Superintendent Mike Hoskins of the Metropolitan Police Vice Unit would agree - but points to the gulf that yawns between ideal practice and actual, on- the-ground processes of law enforcement. His officers know the trade in child prostitution is well organised. Teams of pimps travel south from the North and Midlands with what the police call "posses" of young girls. Theirs is an itinerant life - moving on from town to town; Nottingham to Norwich to London to Plymouth, living in guest houses, travelling by train.

"They're always one step ahead of us," he says. "Normal police procedure is to observe the activities of prostitutes, their clients and the pimps so that officers can go into court and give evidence. We can't do this in the case of young, under-age girls. We have to get them off the street as soon as we see them. The public would be rightly horrified if they thought we just sat there and watched them being exploited."

The girls are taken into a police station and - occasionally - one or two might give evidence against their pimps, and actually sign a written statement. The police would then like to hand the girls over to social services for their own safety. But the social services have neither the power nor resources to provide this protection, they say.

"The net result," says Supt Hoskins, "is that we have to release the girls, who go back and tell their pimps what's happened. The girls appear at the station next day to withdraw their statement. Then they and the pimps, duly forewarned, move on or disappear. It's soul-destroying for my officers."
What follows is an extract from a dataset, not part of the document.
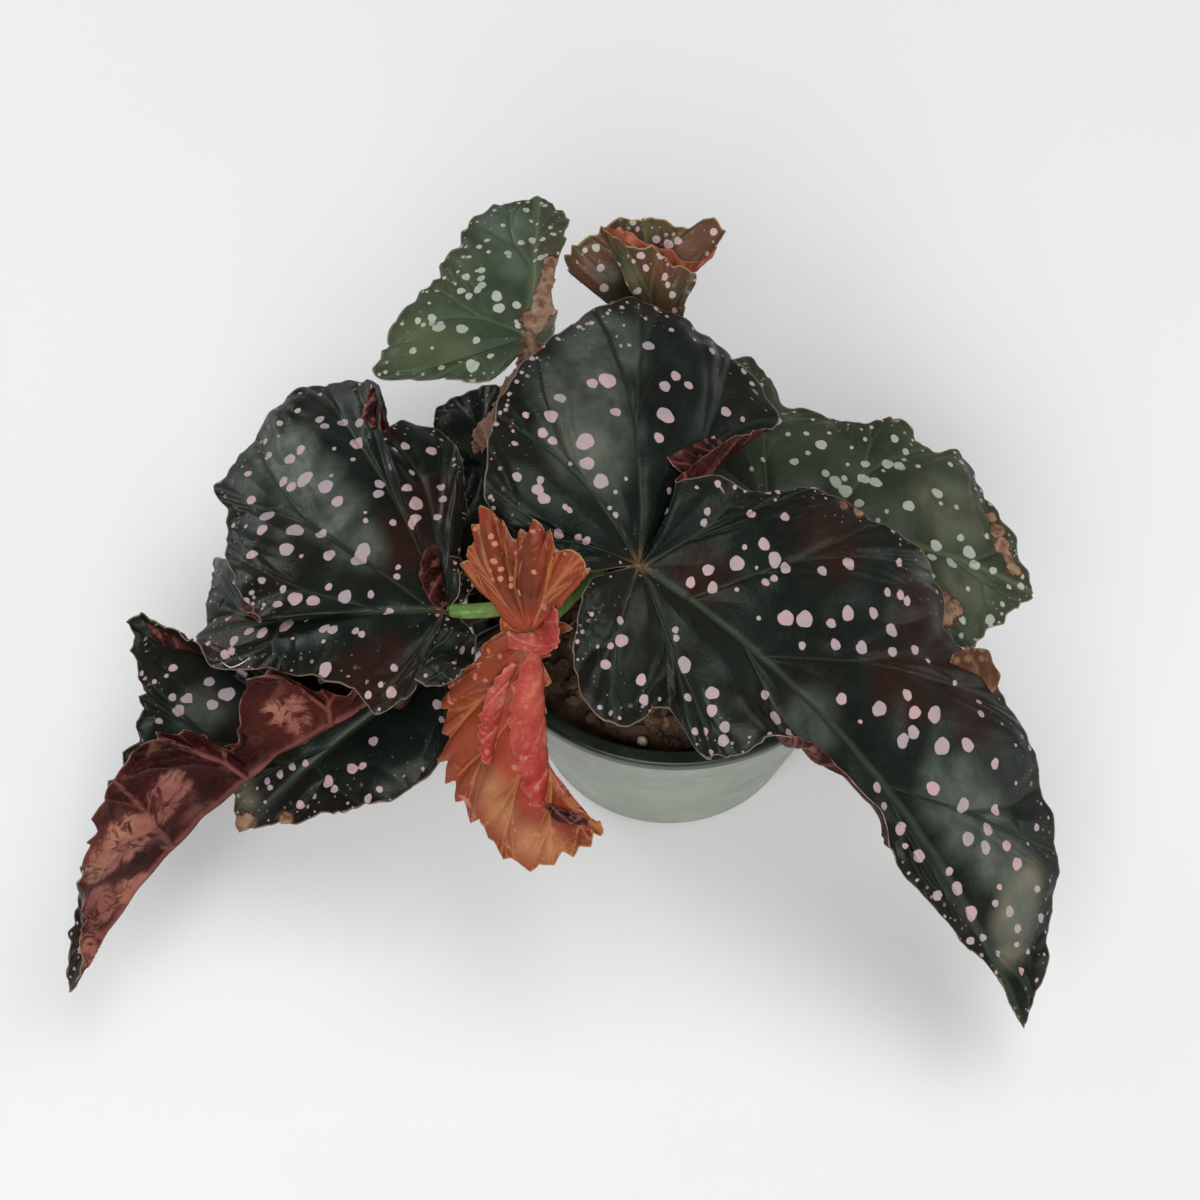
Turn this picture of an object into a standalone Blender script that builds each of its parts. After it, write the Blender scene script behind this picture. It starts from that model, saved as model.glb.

Rachel O'Brien concedes this can be the case. "The trouble is," she says,"that social services are conditioned to intervening only in cases where a teenage girl has been abused in a familial environment, say by a father or uncle or by a teacher at the school camp. In these circumstances it would be treated as a matter of the first priority to provide a place of safety for such an abused child. Girls involved in prostitution are often not seen in the same light and thus are not given the same priority. But if there was a general and concerted will on the part of the various agencies to provide a secure refuge, it could be done."

Media coverage of teenage prostitution is not helping, says O'Brien, sometimes merely feeding a salacious public hunger with images of sickly glitz.

"We should not lose sight of the fact that we're talking about children who take to prostitution not for money or glamour but because it's a last resort. Of course many of them willingly return to prostitution even after passing through the hands of the police. They have endured such painful, loveless lives that going back on the street is preferable to being put back into care where they've been bullied, or being sent back to parents who don't love or want them, may even be abusing them.

"We have got to offer these children a realistic exit from life on the street. We must not criminalise them. A child under 16, the age of consent, cannot in law agree to a sexual act with an adult, yet in this country we have convicted 12-year-old girls of prostitution. It's absurd.

"We are not talking here about prostitution; this is sexual exploitation and abuse of children."

Police in West Yorkshire and London say they have adopted a more enlightened approach. Girls under 16 are rarely if ever prosecuted. Sgt Brian Donegan of the Met's Vice Unit says: "We are not interested in putting the girls in court, it's the pimps we really want to nail."

Back in Middlesbrough, Mohammed Affy, his neighbours and fellow shopkeepers would like to see the girls leave their streets. He feels sorry for them but knows their nightly presence makes others angry and scared.

"We are plagued by the kerb crawlers," he says, "people coming in from out of town because they know the young girls are here. People are putting their houses up for sale, desperate to get away. And yet the police do nothing."

Not quite true.

Chief Inspector John Tough has announced his own shock tactics which he hopes will clear Middlesbrough's city centre streets of most prostitutes, young or old. He is focusing not on the girls but on their clients.

"I have made it plain that any man found kerb crawling will be summonsed and taken to court. We are setting up a new operation to clear the streets by taking away demand, not attacking the source of supply. Any man taken to court can be sure his wife will know what he has been up to, as will his friends and his employer. It may sound crude but I hope it will be effective."

This week in Stockholm, Timothy Kirkhope will, he says, be adopting a militant stance: "I'm not going there to drink tea and smile at people. As far as the British government is concerned one child prostitute is one too many, in this country or abroad."

Two days after Barnardo's revelations the Association of Chief Police Officers, the Association of Directors of Social Services and the Children's Society issued a joint statement announcing a review of current police practice which henceforth will emphasise protecting child prostitutes - and pursuing the adults who abuse and exploit.

But Mr Kirkhope still refuses to countenance the decriminalisation of child prostitution.

"In the few, very few, really serious cases involving older girls, the 15- or 16-year-olds who have a history of persistent offending, there will be prosecutions," he says. "This decision has been taken after considering all the best advice. The feeling is that to decriminalise completely would be to encourage some girls to take up the activity."